_Given instruction_.
Repeat the whole of the data, keeping every detail the same.

_Material_.

----------------------------------------

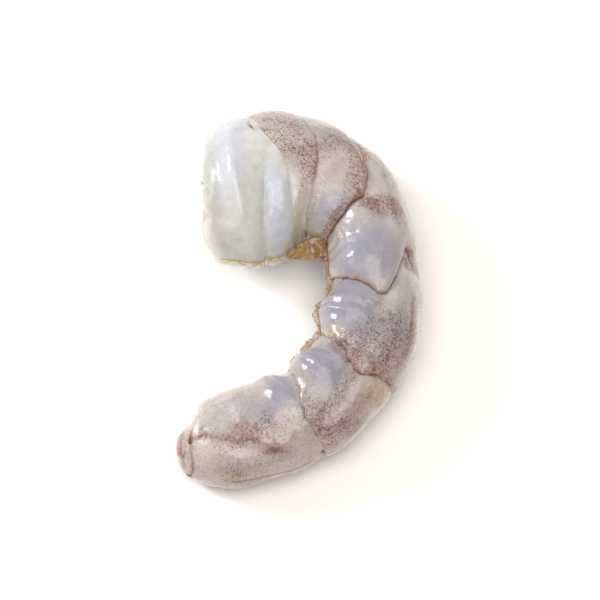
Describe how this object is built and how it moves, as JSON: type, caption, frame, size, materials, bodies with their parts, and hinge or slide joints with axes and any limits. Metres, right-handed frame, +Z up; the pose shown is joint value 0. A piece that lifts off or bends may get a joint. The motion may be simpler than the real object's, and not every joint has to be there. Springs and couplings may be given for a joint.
{
  "type": "raw peeled whiteleg shrimp",
  "caption": "Raw peeled shrimp tail without head or tail fan, curled into an open C and lying on its side, with a bulge of bare flesh at the cut front end.",
  "frame": {"origin": "middle of the bounding box in X and Y, on the surface that the shrimp lies on", "axes": "+Z up from the surface; +Y towards the back of the front segments, along the longest way of the curl; -X is the side where the C is open, with the cut front end and the tail stub"},
  "size_m": [0.035, 0.0566, 0.0187],
  "materials": {
    "flesh": "gloss"
  },
  "bodies": {
    "root": {"shrimp": "flesh"}
  },
  "joints": []
}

----------------------------------------

_Result of this exercise_.
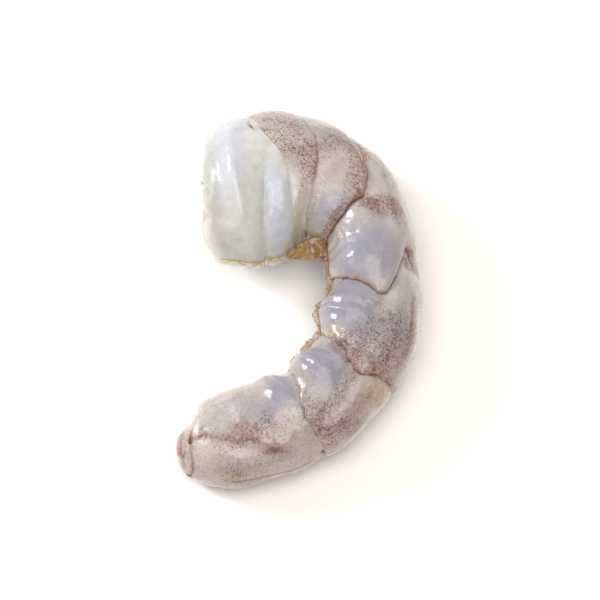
Describe how this object is built and how it moves, as JSON: type, caption, frame, size, materials, bodies with their parts, and hinge or slide joints with axes and any limits. Metres, right-handed frame, +Z up; the pose shown is joint value 0. A piece that lifts off or bends may get a joint. The motion may be simpler than the real object's, and not every joint has to be there. Springs and couplings may be given for a joint.
{
  "type": "raw peeled whiteleg shrimp",
  "caption": "Raw peeled shrimp tail without head or tail fan, curled into an open C and lying on its side, with a bulge of bare flesh at the cut front end.",
  "frame": {"origin": "middle of the bounding box in X and Y, on the surface that the shrimp lies on", "axes": "+Z up from the surface; +Y towards the back of the front segments, along the longest way of the curl; -X is the side where the C is open, with the cut front end and the tail stub"},
  "size_m": [0.035, 0.0566, 0.0187],
  "materials": {
    "flesh": "gloss"
  },
  "bodies": {
    "root": {"shrimp": "flesh"}
  },
  "joints": []
}